After working for three years as a nurse at a large teaching hospital in Dallas, Haley McNeese (’17) was well-versed in her chosen profession.
But she still faced a steep learning curve when she joined Christian Health Service Corps in June to serve at Hospital Mision Tarahumara, working with indigenous people in the Sierra Madre mountains of Mexico.
Part of the challenge, she said, resulted from the lack of nursing “specialties” in a small hospital.
“I have to be prepared to care for any type of patient that shows up at the hospital,” she said. “I have already worked with laboring mothers, patients with critically unstable blood pressure, children with seizure disorders or pieces of dried chicken liver lodged up their noses for a month (true story), domestic abuse cases, malnourished toddlers, trauma wound patients, people struck by lightning, newborns, and elderly end-of-life patients, among others.”
Although many of the stories are heartbreaking and leave Haley feeling powerless, these moments remind her once again “that Christ is the one who saves.”
When Haley graduated from ACU in 2017 with a degree in nursing and a minor in Spanish, she had already experienced medical missions through the university’s WorldWide Witness program. She spent the summer of 2015 as a guest of ACU alumni Dr. Will (’93) and Allison (Smith ’95) Caire, who were living in Peru as missionaries.
“They demonstrated so beautifully what it means to serve God selflessly,” Haley said, “even when immediate ‘results’ are not always evident.”
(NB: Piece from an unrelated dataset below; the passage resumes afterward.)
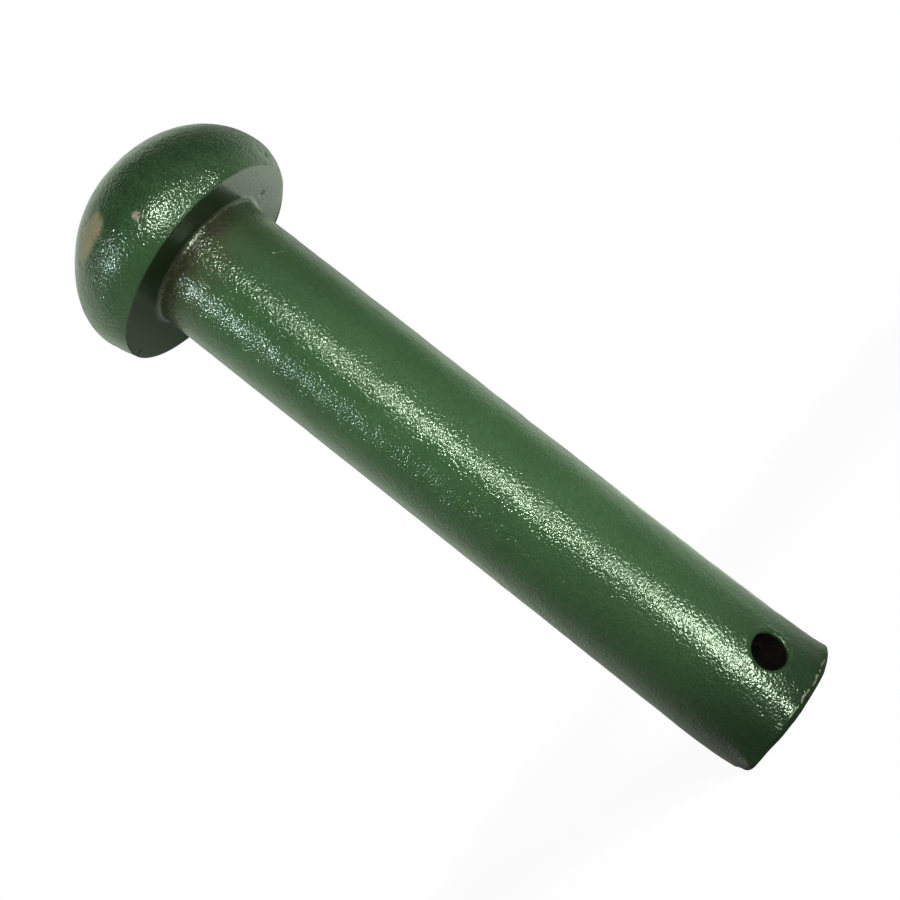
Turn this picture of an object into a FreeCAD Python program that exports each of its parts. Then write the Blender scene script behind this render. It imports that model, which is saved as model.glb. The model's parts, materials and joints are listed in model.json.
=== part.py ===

Two months after graduation, she began the nurse residency program at The University of Texas Southwestern Medical Center in downtown Dallas, where she worked for three years before joining CHSC. Among the most avid supporters of her transition to the mission field are her parents, also ACU graduates, Dr. Art (’73) and Holly (Biggers ’87) McNeese.
Since arriving in Mexico in June, Haley has seen the Holy Spirit’s work in the region in countless ways. Through her work at the hospital and nearby communities, she is beginning to grasp the history and culture of the people. Because of their isolation, Haley said, many of them speak only Tarahumara, a dialect specific to that region. Most of them live on subsistence farming, which means a poor crop yield can be devastating.
The hospital where Haley serves has a child nutrition program to help combat the nearly 50% infant mortality rate in the region. Along with serving the physical needs of the people, she said she has been burdened like never before to pray for a people who have endured such hardship and are crying out for the hope found in Christ.
She has learned that the culture retains many ancient animistic beliefs, a doctrine that teaches that every natural thing in the universe has a soul. But, Haley said, the team is beginning to see change. She was able to help load more than 600 MP3 players with audio recordings of the Bible in the native language, which were then distributed throughout the scattered mountain communities by a group of Tarahumara believers as they journeyed together on a two-week hike.
“As an unreached people group,” Haley said, “the Tarahumara are hearing the Gospel for the first time, and the truth of Christ’s presence is being made known. It has been amazing to join team members on community outreaches, seeing how God is opening their eyes.”
Her short time in Mexico has yielded many rewards.
“God continues to do beautiful work through our hospital, impacting communities in ways we couldn’t have imagined,” she said. “One young boy, the son of an influential Tarahumara leader, was treated in our emergency room last month – a fairly simple procedure. When the father saw the genuine care provided in the name of Jesus, he went from disallowing evangelical Christian teaching in his community to humbly thanking us and inviting our team to come share the Gospel among his people.”
Another young boy came in with severe malnutrition, a far too common problem in the region. “I was involved in closely monitoring this boy’s vital signs and weight, administering medications to rebalance his blood levels, and mixing and syringe-feeding him special formula based on World Health Organization guidelines,” she said. “It was remarkable to watch the change in his appearance and disposition over the week that he stayed with us, and we were able to provide education materials for the parents to better understand how to care for their son at home.”
Fortunately, the area is so isolated that COVID-19 has not become a problem there. While she tends to the physical needs of the people she encounters, she has become even more acutely aware of the importance of prayer.
“I am overwhelmed by prayer needs – here in Mexico, back in the States and across the world. And though it feels at times a heavy weight to carry, I am struck with the realization that this is exactly how I am meant to walk through life: aware of burdens that I cannot possibly carry myself,” she said.
“When I am forced to my knees by the weight of it all, lifting up the brokenness and bewilderment and heartache, Christ tells me that he has already carried the weight of the cross so that I don’t have to. He knows the pain of this world to an infinitely greater degree than I do, but he has not lost control for a single moment. In every seemingly hopeless situation, he can be trusted. And he gives me the gift of interceding for his children, of partnering in his work. He is not finished here.”